On Monday, Moran predicted the first reading of an ordinance change would occur at the Nov. 27 regular meeting of Nome Common Council. At that meeting the Council could vote the measure into second reading, public hearing and a vote on passage in two weeks, or give it the thumbs down Nov. 27.

Williams was ready to deal.
He would set up a program even if they put in a sunset clause or a three-year trial [the duration of a Seaside permit renewal]. “Give yourself a way out,” Williams said.

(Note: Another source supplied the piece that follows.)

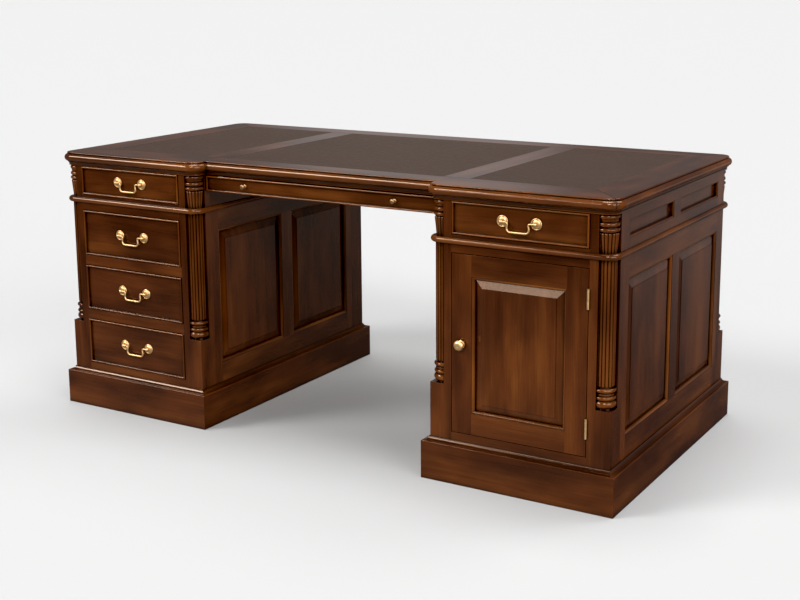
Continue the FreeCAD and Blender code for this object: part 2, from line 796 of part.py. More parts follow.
# ------------------------------------------------------------------ brass, made standing on Z = 0
def turned_knob(radius, height):
    """Mushroom knob on a small rose."""
    rose, neck = 0.8 * radius, 0.38 * radius
    under, swell = height - 0.95 * radius, height - 0.45 * radius
    return turned(section((0, 0), (rose, 0), (rose, 1.0), (0.8 * rose, 1.9, neck, 2.6),
                          (0.85 * neck, (2.6 + under) / 2, neck * 1.1, under),
                          (0.88 * radius, height - 0.78 * radius, radius, swell),
                          (0.75 * radius, height - 0.12 * radius, 0.2 * radius, height), (0, height)))


def build_handle_posts():
    """Two roses and two posts with blind bores for the bail, made upright on a face at y = 0."""
    bead = rose_radius - 3.4
    rose = turned(section((post_stem, 0), (rose_radius, 0), (rose_radius, 0.9),
                          (rose_radius - 1.5, 2.8, bead, 1.9),
                          (0.62 * rose_radius, 3.6, 0.4 * rose_radius, rose_height - 0.4),
                          (post_stem, rose_height)))
    stem = Part.makeCylinder(post_stem, pivot_out)
    head = Part.makeSphere(post_head, vec(0, 0, pivot_out))
    one = upright(stem.fuse(head).removeSplitter())
    bore = bail_radius + bore_clear
    parts = []
    for s in (-1, 1):
        tip = bail_tip + bore_clear
        hole = Part.makeCylinder(bore, post_head + tip, vec(s * tip, -pivot_out, 0), vec(-s, 0, 0))
        parts += [move(one.cut(hole), s * handle_pitch / 2, 0), move(upright(rose), s * handle_pitch / 2, 0)]
    return parts


def arc_about(cx, cz, y, radius, first, last):
    """Arc in a plane of constant y, between two angles in degrees."""
    ends = [vec(cx + radius * math.cos(math.radians(a)), y, cz + radius * math.sin(math.radians(a)))
            for a in (first, (first + last) / 2, last)]
    return Part.Arc(*ends).toShape()


def build_bail():
    """Swan-necked drop bail, hanging, with its pivot axis on X through y = -pivot_out, z = 0.

    Each half is a level neck, a bend down, a leg that spreads a little, and a bend to the bar.
    """
    y = -pivot_out
    tip = handle_pitch / 2 + bail_tip
    lean = math.radians(leg_slant)
    foot = bail_leg - bail_bend
    leg_low = vec(foot + bail_bend * math.cos(lean), y, bail_bend * (1 + math.sin(lean)) - bail_drop)
    leg_rise = (-leg_low.z - neck_bend * (1 + math.sin(lean))) / math.cos(lean)
    leg_high = vec(leg_low.x - leg_rise * math.sin(lean), y, leg_low.z + leg_rise * math.cos(lean))
    neck = leg_high.x + neck_bend * math.cos(lean)
    right = [Part.makeLine(vec(tip, y, 0), vec(neck, y, 0)),
             arc_about(neck, -neck_bend, y, neck_bend, 90, 180 + leg_slant),
             Part.makeLine(leg_high, leg_low),
             arc_about(foot, bail_bend - bail_drop, y, bail_bend, leg_slant, -90)]
    right.append(Part.makeLine(vec(foot, y, -bail_drop), vec(0, y, -bail_drop)))
    ring = Part.Wire(Part.makeCircle(bail_radius, vec(tip, y, 0), vec(1, 0, 0)))
    half = Part.Wire(right).makePipeShell([ring], True, False)
    return half.fuse(half.mirror(vec(0, 0), vec(1, 0))).removeSplitter()


# ------------------------------------------------------------------ drawers, made facing -Y
def bead_section():
    nose = bead_thick / 2
    return section((-bead_thick, -bead_let_in), (-bead_thick, bead_proud - nose),
                   (-nose, bead_proud, 0, bead_proud - nose), (0, -bead_let_in))


def drawer_box(half, z0, z1, side_low, side_high, depth):
    """Front with cock beads, sides, back and a bottom that slides in grooves."""
    face, back = front_back_set, front_back_set + front_thick
    b = bead_thick
    front = box(-half, half, bead_let_in, back, z0, z1).fuse(
        box(b - half, half - b, face, bead_let_in, z0 + b, z1 - b)).removeSplitter()
    floor_low = side_low + bottom_rise
    floor_high = floor_low + drawer_bottom
    inside = half - drawer_side
    bottom = box(-inside - groove_depth, inside + groove_depth, back - groove_depth, depth,
                 floor_low, floor_high)
    sides = [box(s * inside, s * half, back, depth, side_low, side_high).cut(bottom) for s in (-1, 1)]
    rear = box(-inside, inside, depth - drawer_side, depth, floor_high, side_high - back_drop)
    beads = [upright(p) for p in moulding(rectangle(-half, half, z0, z1), bead_section())]
    return [front.cut(bottom), bottom, rear] + sides + beads


def drawers():
    """Name, x, end, face line, half width, front low and high, opening low and high, and handle."""
    wide = open_width / 2 - front_gap
    rows = ["lower", "middle", "upper"]
    found = []
    for end, prefix in ((-1, "front"), (1, "rear")):
        for name, side in PEDESTALS.items():
            found.append(("%s_%s_frieze" % (prefix, name), side * middle_x, end, body_y, wide,
                          frieze_rail_top + front_gap, bed_low - frieze_top_gap,
                          frieze_rail_top, bed_low, "bail"))
            if drawer_end(side) == end:
                for row, low in zip(rows, drawer_lows()):
                    found.append(("%s_%s" % (prefix, row), side * middle_x, end, body_y, wide,
                                  low + front_gap, low + drawer_height - front_gap,
                                  low, low + drawer_height, "bail"))
        found.append(("%s_centre_frieze" % prefix, 0, end, centre_y if end < 0 else body_y,
                      inner_x - front_gap, centre_front_low, centre_front_high,
                      centre_run, bed_low, "knobs"))
    return found


def build_drawer(name, x, end, face, half, z0, z1, low, high, handle, posts, bail):
    depth = face - divider_thick / 2 - drawer_back_gap
    pieces = drawer_box(half, z0, z1, low + run_clear, high - side_drop, depth)
    save(name + "_drawer", [face_end(p, x, face, end) for p in pieces])
    middle = (z0 + z1) / 2
    if handle == "bail":
        pivot = middle + handle_rise
        fittings = [move(p, 0, front_back_set, pivot) for p in posts]
        save(name + "_handle_posts", [face_end(p, x, face, end) for p in fittings])
        save(name + "_bail", [face_end(move(bail, 0, front_back_set, pivot), x, face, end)])
    else:
        knob = upright(turned_knob(drawer_knob_radius, drawer_knob_length))
        knobs = [move(knob, s * drawer_knob_x, front_back_set, middle) for s in (-1, 1)]
        save(name + "_knobs", [face_end(p, x, face, end) for p in knobs])


def main():
    build_top()
    build_frieze()
    build_columns()
    for name, side in PEDESTALS.items():
        build_pedestal(name, side)
    build_side_panels()
    build_boards()
    build_runners()
    build_plinths()
    build_hinges()
    for side in (-1, 1):
        build_door("front" if drawer_end(side) > 0 else "rear", side)
    posts, bail = build_handle_posts(), build_bail()
    for drawer in drawers():
        build_drawer(*drawer, posts, bail)


main()
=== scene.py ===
# %% [markdown]
# # A partners desk in mahogany, leather and brass
#
# The desk is a frame of real boards: posts, rails, panels, drawers and doors, each one a closed
# solid.  This lesson dresses that frame.  It gives every board its own run of grain, lays leather
# in the top, and draws the bent brass handles from formulas.  Lengths are in metres, X runs along
# the desk, -Y is the front and +Z is up.

# %% Load the joined-up desk
import json
import math

import bpy
import numpy as np
from mathutils import Matrix, Vector


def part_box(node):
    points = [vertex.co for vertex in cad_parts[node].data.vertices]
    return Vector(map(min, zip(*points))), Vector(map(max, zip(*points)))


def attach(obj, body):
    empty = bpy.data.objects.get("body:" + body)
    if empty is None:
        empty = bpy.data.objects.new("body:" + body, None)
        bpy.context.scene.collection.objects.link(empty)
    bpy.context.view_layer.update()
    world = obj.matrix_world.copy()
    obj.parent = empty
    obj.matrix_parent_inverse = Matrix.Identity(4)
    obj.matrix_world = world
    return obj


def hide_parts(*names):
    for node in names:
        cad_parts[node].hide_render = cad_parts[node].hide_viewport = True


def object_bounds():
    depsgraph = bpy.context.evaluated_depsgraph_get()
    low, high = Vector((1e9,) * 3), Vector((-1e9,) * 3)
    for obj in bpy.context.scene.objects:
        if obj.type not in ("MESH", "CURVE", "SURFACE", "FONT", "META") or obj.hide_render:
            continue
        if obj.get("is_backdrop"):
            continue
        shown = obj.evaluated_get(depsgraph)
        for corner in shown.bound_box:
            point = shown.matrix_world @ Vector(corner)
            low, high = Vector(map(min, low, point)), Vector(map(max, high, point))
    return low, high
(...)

Nome Common Council holds the strings on Seaside because by City law the halfway house cannot exist without a permit from the City. The language is tight; The application asks for names of each and all people involved as owner or operator of the facility; asks for copies of the last two state inspections; the names of people who walked off from Seaside and the crimes they committed. After the City receives an application, the Council must hold a public hearing not less than 14 days or no more than 30 calendar days after receiving the application. No later than 30 days after the close of the public hearing, the Council must approve whether to approve the permit application.

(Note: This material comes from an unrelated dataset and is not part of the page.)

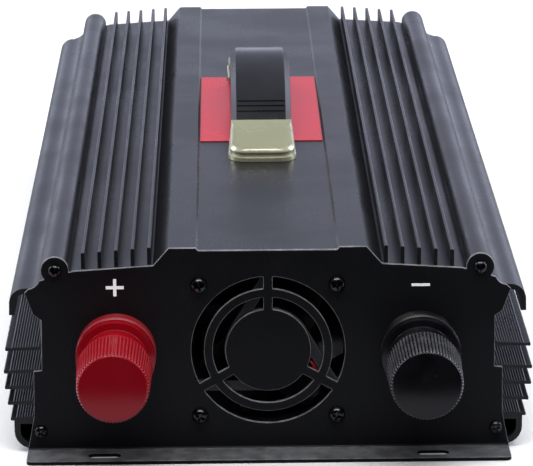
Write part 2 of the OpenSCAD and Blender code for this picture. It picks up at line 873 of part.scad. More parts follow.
// The front end cap: a low wedge with a rounded nose, a stepped end and a mouth for the strap
module handle_cap() {
    step = 1.2;
    color("#a9a27c")
    difference() {
        intersection() {
            along_x(-cap_width, cap_width) polygon([
                [-half_handle, recess_z], [-half_handle, recess_z + cap_end_height - 2 * step],
                [-half_handle + 0.5, recess_z + cap_end_height - 2 * step],
                [-half_handle + 0.5, recess_z + cap_end_height - step],
                [-half_handle + 1, recess_z + cap_end_height - step],
                [-half_handle + 1.6, recess_z + cap_end_height],
                [-mouth_y, recess_z + cap_mouth_height], [-mouth_y, recess_z]
            ]);
            translate([0, 0, recess_z - 1]) linear_extrude(cap_mouth_height + 2) {
                polygon([
                    [-cap_width / 2, -half_handle + cap_corner],
                    [cap_width / 2, -half_handle + cap_corner],
                    [cap_mouth_width / 2 + 1, -mouth_y], [-cap_mouth_width / 2 - 1, -mouth_y]
                ]);
                translate([-cap_width / 2 + cap_corner, -half_handle])
                    square([cap_width - 2 * cap_corner, 2 * cap_corner]);
                for (x = [-1, 1])
                    translate([x * (cap_width / 2 - cap_corner), -half_handle + cap_corner])
                        circle(cap_corner);
            }
        }
        box_between([-strap_width / 2 - assembly_gap, -mouth_y - strap_tuck - assembly_gap,
                     strap_end_z - strap_thickness / 2 - assembly_gap],
                    [strap_width / 2 + assembly_gap, -mouth_y + 1,
                     strap_end_z + strap_thickness / 2 + assembly_gap]);
        for (x = [-1, 1])
            translate([x * handle_screw_x, -handle_screw_y, recess_z - 1])
                cylinder(r = handle_screw_radius + running_gap, h = 5);
    }
}

module handle_front_cap() { handle_cap(); }
module handle_rear_cap() { mirror([0, 1, 0]) handle_cap(); }

module handle_screws() {
    color("#b9bbbd")
    for (x = [-1, 1], y = [-1, 1])
        translate([x * handle_screw_x, y * handle_screw_y, recess_z - cover_wall])
            mirror([0, 0, 1]) pan_screw(handle_screw_radius, cover_wall + 3.6, 3, 2);
}

// ---- Boards and power parts -----------------------------------------------

module at_standoffs() {
    for (p = standoff_places) translate([p[0], p[1], 0]) children();
}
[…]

It could be said that the DOC is holding a few cards, too. Closure of Seaside would impact City finances. Seaside employees include 14 full-time and three part time workers. It owns $370,000 in taxable personal property and $816,000 in taxable real property. Seaside also pays about $100,000 to Nome Joint Utility System each year.
John K. Handeland, NJUS utility manager, is all for the sex offender program. “Why start with only five?” he asked.

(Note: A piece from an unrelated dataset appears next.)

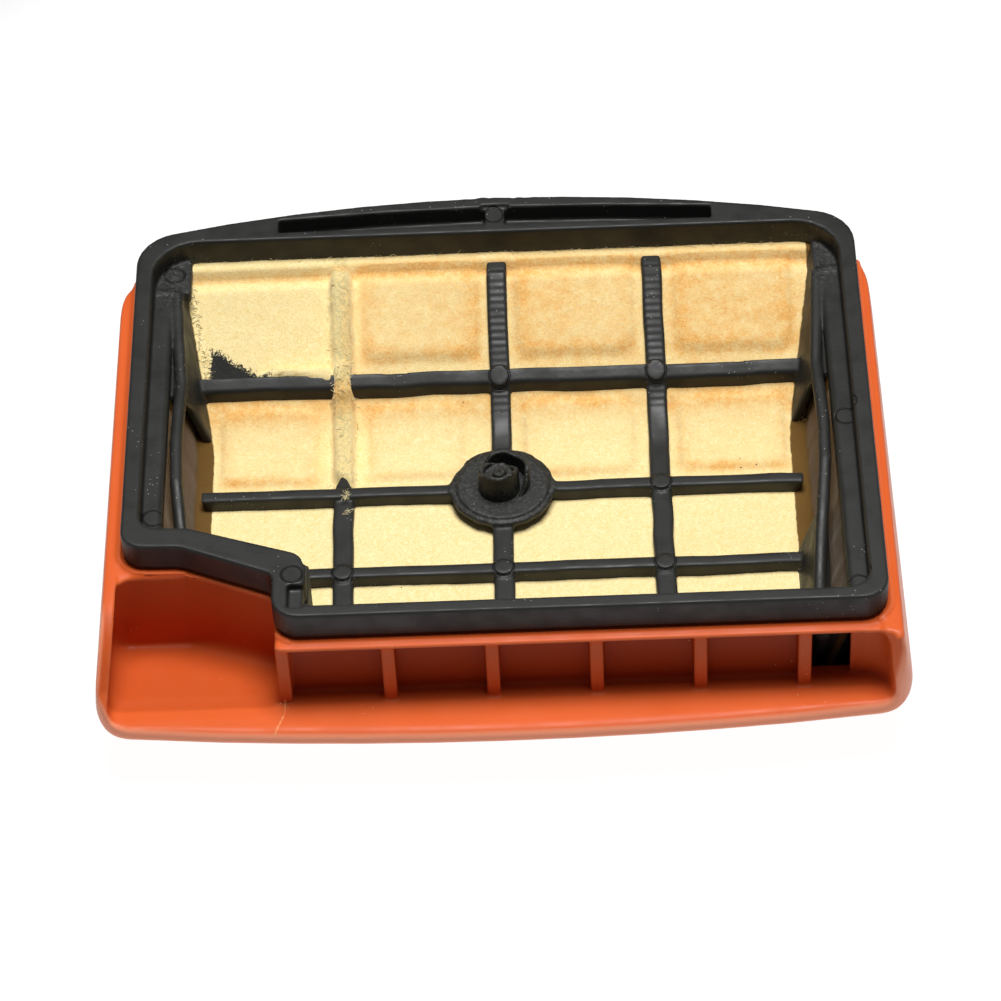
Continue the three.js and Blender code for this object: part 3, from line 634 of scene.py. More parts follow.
def grid_field(g):
    """The rib grid with its pins, the step marks on its ramp, and the disc."""
    slope = np.gradient(rib_top(g.y.ravel()), g.step)
    steep = np.sqrt(1 + slope ** 2).astype(np.float32)[None, :, None]
    top = rib_top(g.y.ravel()).astype(np.float32)[None, :, None]
    height = (g.z - top) / steep
    under = -(height + RIB_DEPTH + 0.8)
    room = np.abs(g.x) - side_line(g.z) - 0.8
    on_ramp = (g.y > BEND_END - 3) & (g.y < 62.5)
    step_marks = STEP_HEIGHT * np.abs(((g.y / STEP_PITCH) % 1) - 0.5) * on_ramp
    ribs = None
    for i, x in enumerate(LONG_RIBS):
        crest = height + 0.7 + (step_marks if i > 0 else 0)
        sway = 0.25 * (lumps(g.y, g.y * 0, 5, 20 + i) - 0.5)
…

“It’s good to get them into treatment while you still have a hammer on them,” he said. “I don’t see any great risk to the community.
“Why don’t we have a program to treat as many as we can? Let’s allow arsonists and get maximum benefit from the programs,” Handeland added.
Nome established standards for privately operated correctional facilities in December of 1997. Allvest applied and received a permit to run a halfway house in April 1998; Cornell Corrections took over and renewed the permit in 2001 and every three years; GEO Group took over with a permit renewal in March 2013 and another permit renewal in May 2017.